Il concerto principale è stato tenuto da diversi cantanti russi, quelli che molti commentatori stizziti hanno chiamato i "I cantanti Z" e anche da una italiana (Ingrid Alberini), molto popolare nell'Europa dell'Est.
Reazioni stizzite da parte delle cancellerie occidentali.
A parte la simbologia più ovvia, c'è un altro significato ancora più importante: Brezhnev è stato colui che ha dato l'autonomia al Kyrgyzstan con la creazione dell'oblast omonimo ma Brezhnev è anche nato e cresciuto nella repubblica socialista sovietica ucraina.

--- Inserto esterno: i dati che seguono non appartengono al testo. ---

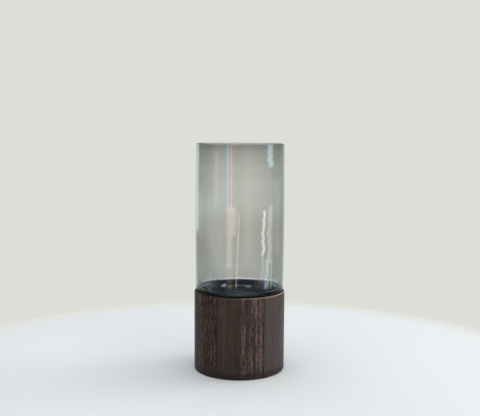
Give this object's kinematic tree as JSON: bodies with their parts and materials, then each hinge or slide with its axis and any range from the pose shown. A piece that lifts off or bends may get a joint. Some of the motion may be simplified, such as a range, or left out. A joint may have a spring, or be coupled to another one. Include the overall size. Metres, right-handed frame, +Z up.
{
  "type": "glass vase with wooden base",
  "caption": "Tall cylinder vase of smoked glass whose stepped foot drops into a turned dark wood base, with a black seat ring between them.",
  "frame": {"origin": "centre of the underside of the felt, on the surface that the vase stands on", "axes": "+Z up along the turning axis; +X to the right and -Y towards the viewer, with the board joints running front to back"},
  "size_m": [0.1, 0.1, 0.25],
  "materials": {
    "wood_flamed": "dark oiled hardwood, wavy figure, satin",
    "wood_plain": "dark oiled hardwood, plain, satin",
    "wood_striped": "dark oiled hardwood, striped grain, satin",
    "wood_greyed": "dark oiled hardwood, greyer, satin",
    "felt": "pressed wool felt",
    "silicone": "matt black silicone",
    "smoked_glass": "clear grey glass, blown, polished rim"
  },
  "bodies": {
    "base": {"base_board_1": "wood_flamed", "base_board_2": "wood_plain", "base_board_3": "wood_striped", "base_board_4": "wood_greyed", "base_felt": "felt"},
    "seat": {"seat_ring": "silicone"},
    "vase": {"glass_vase": "smoked_glass"}
  },
  "joints": [
    {"name": "vase_turn", "type": "hinge", "parent": "base", "child": "seat", "pos_m": [0, 0, 0.0885], "axis": [0, 0, 1], "continuous": true},
    {"name": "vase_lift", "type": "slide", "parent": "seat", "child": "vase", "axis": [0, 0, 1], "range_m": [0, 0.04]}
  ]
}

Se volete, siete di fronte ad uno dei pochi fallimenti politici di Putin: per due decenni il presidente russo ha cercato di riunire il mondo ex-sovietico e la Russia attorno alla figura degli Zar (Pietro il Grande, Caterina II etc.) fallendo miseramente. Ora ci sta provando con la religione ortodossa ma con i limiti di uno stato composto da 159 etnie e decine di religioni diverse.
C'è una sola unica eredità comune per questi popoli. I soldati che entrano nelle città devastate dai nazifascisti ucraini ricostruiscono le statue di Lenin, le bandiere rosse sventolano in molti villaggi liberati nel Donbass.
Alla leadership russa questo non fa impazzire ma i russi sono pragmatici.